## begin DATA ENTRIES

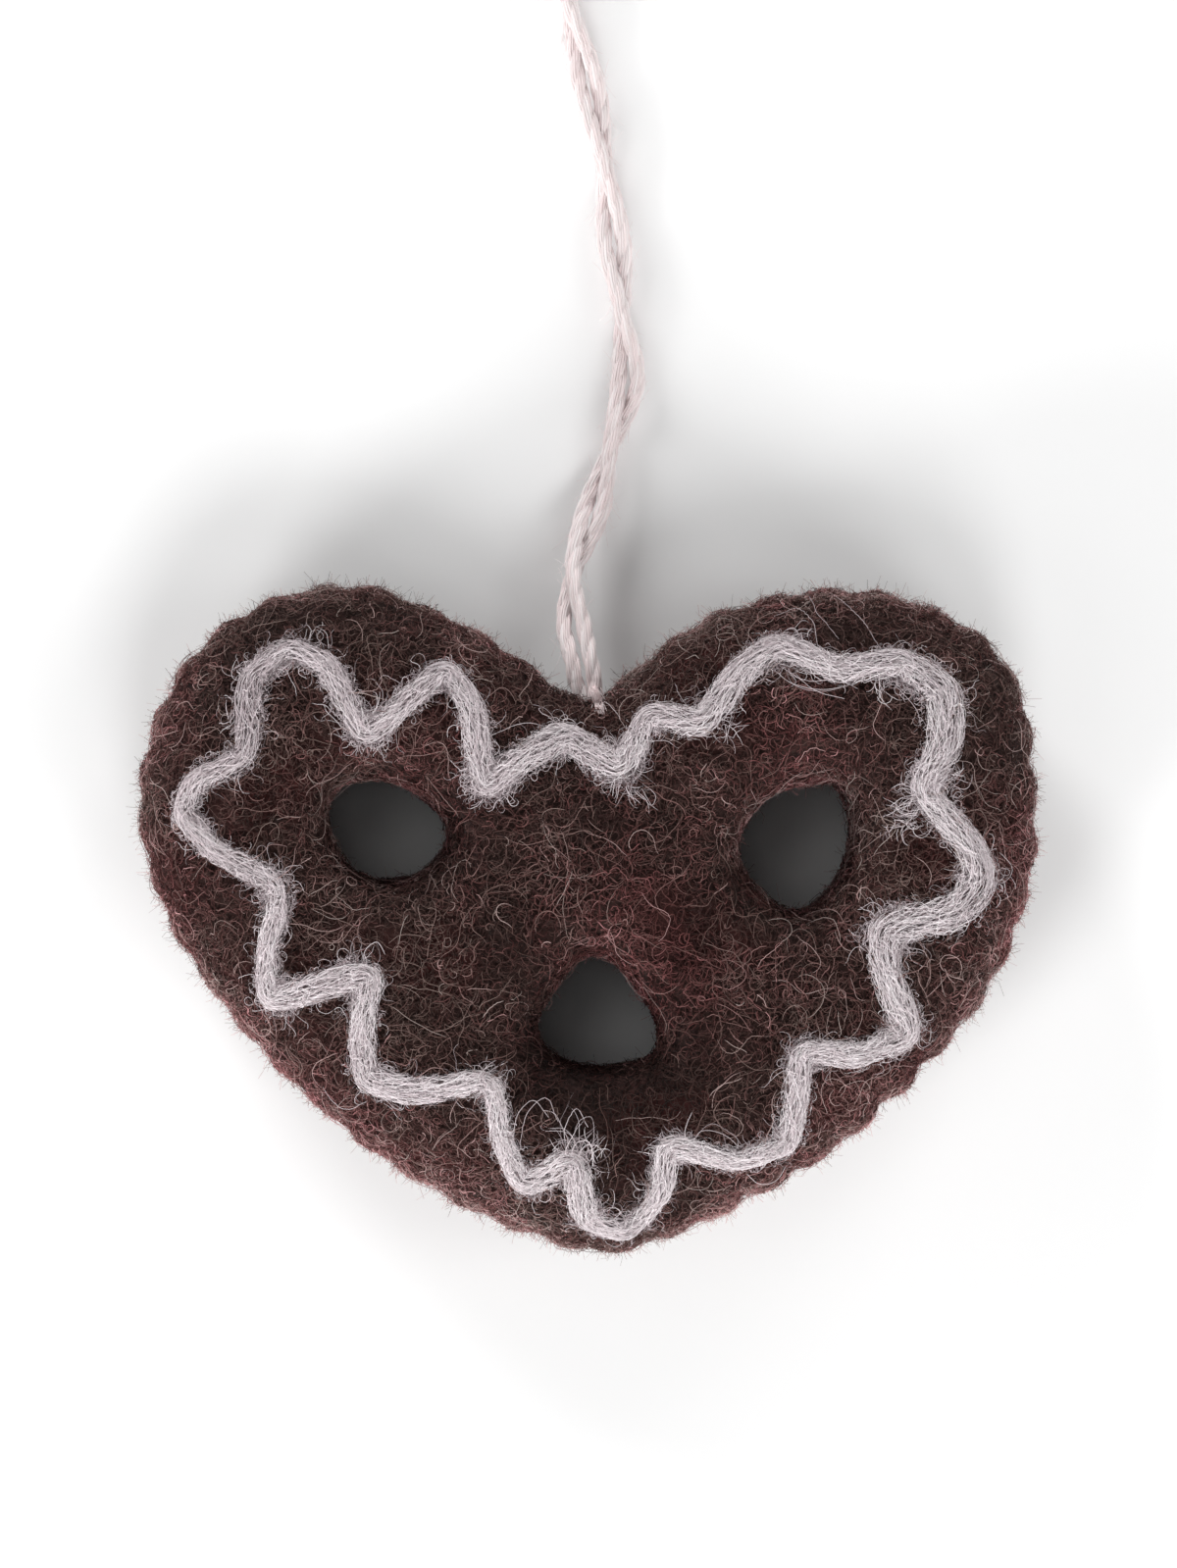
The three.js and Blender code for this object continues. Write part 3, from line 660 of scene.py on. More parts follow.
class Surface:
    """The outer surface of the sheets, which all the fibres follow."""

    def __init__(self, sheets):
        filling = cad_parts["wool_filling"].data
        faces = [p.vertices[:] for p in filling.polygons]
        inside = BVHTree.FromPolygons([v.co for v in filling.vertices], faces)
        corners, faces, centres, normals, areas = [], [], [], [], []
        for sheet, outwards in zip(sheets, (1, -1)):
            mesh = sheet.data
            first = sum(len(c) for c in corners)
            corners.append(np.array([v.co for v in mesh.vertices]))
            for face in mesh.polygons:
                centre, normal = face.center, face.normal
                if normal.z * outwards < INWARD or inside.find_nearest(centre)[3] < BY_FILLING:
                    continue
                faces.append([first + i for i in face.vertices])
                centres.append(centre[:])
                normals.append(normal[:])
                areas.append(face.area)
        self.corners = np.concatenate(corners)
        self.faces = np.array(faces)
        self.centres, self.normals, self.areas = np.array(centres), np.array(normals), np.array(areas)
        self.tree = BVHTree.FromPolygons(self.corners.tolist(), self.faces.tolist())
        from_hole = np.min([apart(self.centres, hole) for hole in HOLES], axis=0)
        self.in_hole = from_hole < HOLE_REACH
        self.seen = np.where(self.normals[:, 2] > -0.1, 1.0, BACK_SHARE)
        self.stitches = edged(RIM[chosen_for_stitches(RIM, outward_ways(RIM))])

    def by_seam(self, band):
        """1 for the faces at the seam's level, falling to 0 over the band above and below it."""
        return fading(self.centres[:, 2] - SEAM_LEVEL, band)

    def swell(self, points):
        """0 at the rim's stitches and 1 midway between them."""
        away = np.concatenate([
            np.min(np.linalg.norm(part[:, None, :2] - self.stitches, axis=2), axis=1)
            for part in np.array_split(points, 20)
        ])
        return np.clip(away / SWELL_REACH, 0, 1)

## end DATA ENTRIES
## begin DATA ENTRIES

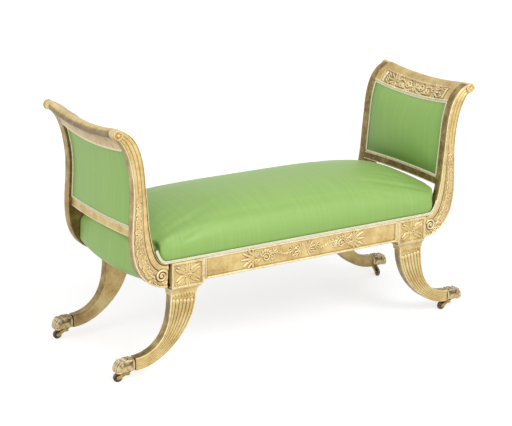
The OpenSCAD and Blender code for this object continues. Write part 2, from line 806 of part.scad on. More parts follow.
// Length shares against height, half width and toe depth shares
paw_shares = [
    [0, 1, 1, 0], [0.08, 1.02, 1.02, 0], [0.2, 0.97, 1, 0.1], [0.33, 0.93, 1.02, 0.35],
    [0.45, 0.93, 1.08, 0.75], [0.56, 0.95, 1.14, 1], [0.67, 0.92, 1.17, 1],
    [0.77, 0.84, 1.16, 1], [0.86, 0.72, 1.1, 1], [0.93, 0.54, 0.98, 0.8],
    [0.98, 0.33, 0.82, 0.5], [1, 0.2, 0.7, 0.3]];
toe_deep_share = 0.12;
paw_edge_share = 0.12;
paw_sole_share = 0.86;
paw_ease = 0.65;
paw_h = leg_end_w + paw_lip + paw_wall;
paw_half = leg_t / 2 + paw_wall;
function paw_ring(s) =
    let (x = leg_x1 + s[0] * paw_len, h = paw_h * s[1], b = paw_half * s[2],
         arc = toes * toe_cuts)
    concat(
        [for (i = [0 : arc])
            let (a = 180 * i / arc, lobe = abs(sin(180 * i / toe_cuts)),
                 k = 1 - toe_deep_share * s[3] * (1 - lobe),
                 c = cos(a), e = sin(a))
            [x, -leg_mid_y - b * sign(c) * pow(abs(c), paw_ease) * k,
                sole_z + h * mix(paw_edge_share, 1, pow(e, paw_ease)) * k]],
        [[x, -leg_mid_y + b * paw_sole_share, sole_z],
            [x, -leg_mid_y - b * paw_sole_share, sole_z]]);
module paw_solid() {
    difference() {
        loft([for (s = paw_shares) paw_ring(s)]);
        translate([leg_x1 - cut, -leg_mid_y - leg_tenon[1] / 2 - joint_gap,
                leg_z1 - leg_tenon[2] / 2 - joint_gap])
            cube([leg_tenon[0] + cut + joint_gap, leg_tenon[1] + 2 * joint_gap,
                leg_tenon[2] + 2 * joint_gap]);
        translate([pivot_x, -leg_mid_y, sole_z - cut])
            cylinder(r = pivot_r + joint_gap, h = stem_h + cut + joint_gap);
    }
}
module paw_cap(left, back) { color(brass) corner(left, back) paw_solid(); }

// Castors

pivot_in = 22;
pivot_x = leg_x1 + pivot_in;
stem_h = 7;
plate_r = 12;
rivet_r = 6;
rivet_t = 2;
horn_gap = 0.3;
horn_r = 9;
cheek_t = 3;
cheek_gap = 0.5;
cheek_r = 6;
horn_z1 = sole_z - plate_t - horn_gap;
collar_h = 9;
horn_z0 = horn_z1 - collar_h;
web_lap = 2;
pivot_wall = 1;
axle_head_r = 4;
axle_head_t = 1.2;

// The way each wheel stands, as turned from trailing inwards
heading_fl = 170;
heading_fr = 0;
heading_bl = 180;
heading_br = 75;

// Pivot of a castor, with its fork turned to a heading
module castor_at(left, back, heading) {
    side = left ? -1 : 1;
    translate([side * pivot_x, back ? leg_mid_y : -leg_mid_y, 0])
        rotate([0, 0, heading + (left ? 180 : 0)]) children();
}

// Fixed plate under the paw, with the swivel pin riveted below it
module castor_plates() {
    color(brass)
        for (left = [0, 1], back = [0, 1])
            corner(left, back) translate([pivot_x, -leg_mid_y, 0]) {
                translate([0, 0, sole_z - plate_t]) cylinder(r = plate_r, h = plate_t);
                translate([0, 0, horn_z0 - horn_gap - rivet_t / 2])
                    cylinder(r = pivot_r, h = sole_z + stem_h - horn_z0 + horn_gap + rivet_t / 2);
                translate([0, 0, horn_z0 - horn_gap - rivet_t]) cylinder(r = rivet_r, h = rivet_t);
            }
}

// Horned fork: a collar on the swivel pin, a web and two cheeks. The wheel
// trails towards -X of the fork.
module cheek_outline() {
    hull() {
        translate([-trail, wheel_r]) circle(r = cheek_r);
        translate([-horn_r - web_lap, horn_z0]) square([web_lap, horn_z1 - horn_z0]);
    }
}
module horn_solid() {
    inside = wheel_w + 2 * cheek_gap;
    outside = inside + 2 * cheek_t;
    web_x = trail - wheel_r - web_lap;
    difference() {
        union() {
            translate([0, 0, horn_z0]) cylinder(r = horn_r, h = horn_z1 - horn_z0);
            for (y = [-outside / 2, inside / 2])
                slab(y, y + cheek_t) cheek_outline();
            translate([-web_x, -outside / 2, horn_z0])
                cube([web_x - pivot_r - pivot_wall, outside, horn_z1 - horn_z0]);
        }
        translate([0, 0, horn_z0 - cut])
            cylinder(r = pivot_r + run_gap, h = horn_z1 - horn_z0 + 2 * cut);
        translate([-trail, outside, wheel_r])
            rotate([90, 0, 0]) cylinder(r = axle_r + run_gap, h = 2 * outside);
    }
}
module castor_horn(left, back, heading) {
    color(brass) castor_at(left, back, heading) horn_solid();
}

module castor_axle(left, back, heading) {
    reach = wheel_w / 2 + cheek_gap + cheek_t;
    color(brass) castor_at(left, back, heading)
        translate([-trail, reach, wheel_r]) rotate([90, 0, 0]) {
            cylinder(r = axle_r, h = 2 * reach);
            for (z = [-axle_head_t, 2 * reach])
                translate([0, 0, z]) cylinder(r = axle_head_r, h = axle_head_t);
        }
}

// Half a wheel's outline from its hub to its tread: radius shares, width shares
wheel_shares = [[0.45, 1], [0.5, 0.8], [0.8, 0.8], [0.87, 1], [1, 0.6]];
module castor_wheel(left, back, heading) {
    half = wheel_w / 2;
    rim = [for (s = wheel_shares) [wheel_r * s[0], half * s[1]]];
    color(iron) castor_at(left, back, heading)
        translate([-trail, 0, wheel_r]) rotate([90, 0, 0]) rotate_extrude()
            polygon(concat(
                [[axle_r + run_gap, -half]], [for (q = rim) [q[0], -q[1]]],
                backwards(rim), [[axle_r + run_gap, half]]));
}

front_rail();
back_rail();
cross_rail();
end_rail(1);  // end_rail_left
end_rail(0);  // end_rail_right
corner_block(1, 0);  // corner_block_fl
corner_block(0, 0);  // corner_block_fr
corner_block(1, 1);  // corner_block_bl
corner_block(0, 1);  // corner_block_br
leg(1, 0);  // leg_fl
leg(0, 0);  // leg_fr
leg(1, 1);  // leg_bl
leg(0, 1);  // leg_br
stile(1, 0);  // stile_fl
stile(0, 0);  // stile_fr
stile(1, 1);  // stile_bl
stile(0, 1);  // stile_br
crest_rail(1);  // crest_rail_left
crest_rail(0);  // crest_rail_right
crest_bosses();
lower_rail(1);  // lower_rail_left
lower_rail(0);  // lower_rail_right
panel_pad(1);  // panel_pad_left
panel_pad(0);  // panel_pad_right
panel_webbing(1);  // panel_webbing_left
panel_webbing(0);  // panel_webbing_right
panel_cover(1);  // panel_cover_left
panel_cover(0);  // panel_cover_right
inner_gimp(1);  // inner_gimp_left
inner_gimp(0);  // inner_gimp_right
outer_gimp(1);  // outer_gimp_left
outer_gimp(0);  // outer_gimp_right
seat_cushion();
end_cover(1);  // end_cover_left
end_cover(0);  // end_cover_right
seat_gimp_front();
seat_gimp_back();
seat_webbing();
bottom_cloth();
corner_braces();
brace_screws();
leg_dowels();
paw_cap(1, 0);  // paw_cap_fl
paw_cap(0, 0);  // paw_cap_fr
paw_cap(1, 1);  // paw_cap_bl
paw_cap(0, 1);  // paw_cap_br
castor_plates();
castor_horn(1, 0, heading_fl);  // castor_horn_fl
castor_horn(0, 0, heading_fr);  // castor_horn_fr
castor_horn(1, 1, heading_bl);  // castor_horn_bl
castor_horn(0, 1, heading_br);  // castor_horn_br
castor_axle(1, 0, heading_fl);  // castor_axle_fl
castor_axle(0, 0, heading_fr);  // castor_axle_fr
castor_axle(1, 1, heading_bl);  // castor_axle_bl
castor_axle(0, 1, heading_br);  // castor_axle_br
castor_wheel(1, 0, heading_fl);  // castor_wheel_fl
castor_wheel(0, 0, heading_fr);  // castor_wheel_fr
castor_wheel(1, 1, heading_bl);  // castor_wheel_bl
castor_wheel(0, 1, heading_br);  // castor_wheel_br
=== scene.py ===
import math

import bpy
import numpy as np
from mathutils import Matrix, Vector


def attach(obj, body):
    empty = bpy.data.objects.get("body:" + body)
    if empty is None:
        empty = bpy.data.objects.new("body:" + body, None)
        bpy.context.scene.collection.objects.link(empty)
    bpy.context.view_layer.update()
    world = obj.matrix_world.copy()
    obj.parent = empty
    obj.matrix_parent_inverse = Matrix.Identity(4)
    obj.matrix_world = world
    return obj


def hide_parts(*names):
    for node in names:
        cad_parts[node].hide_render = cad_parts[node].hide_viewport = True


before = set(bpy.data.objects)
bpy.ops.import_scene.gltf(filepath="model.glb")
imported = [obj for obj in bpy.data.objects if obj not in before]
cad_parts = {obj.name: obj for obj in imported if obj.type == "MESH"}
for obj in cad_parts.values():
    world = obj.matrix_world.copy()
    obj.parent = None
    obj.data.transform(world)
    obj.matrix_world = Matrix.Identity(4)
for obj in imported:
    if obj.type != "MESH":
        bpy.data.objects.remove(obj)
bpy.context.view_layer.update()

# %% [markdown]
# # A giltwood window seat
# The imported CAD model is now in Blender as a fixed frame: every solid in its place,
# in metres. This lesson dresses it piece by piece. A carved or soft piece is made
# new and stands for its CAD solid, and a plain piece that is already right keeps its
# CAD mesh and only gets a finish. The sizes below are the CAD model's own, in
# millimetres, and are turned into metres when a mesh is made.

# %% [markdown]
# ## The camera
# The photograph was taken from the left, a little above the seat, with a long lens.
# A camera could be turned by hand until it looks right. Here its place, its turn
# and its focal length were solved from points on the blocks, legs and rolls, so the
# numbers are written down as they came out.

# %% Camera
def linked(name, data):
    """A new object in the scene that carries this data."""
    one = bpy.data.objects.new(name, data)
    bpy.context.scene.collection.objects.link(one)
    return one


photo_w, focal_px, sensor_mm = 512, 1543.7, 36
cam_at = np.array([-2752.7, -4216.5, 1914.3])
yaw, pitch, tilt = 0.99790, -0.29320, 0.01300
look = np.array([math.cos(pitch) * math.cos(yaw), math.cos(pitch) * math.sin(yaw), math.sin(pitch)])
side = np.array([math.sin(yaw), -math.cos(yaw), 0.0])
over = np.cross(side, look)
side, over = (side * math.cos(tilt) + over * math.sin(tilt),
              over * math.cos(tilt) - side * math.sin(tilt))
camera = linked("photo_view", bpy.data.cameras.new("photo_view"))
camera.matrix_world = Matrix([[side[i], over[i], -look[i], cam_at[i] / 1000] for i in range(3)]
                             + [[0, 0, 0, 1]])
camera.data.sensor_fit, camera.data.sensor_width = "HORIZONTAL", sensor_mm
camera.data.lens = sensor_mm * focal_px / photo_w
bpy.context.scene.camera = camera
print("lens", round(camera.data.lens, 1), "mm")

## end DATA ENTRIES

→ PROBLEM REQUIREMENTS
Select all lines in the listing above where the word "place" appears, and show them.

→ SOLUTION
# The imported CAD model is now in Blender as a fixed frame: every solid in its place,
# A camera could be turned by hand until it looks right. Here its place, its turn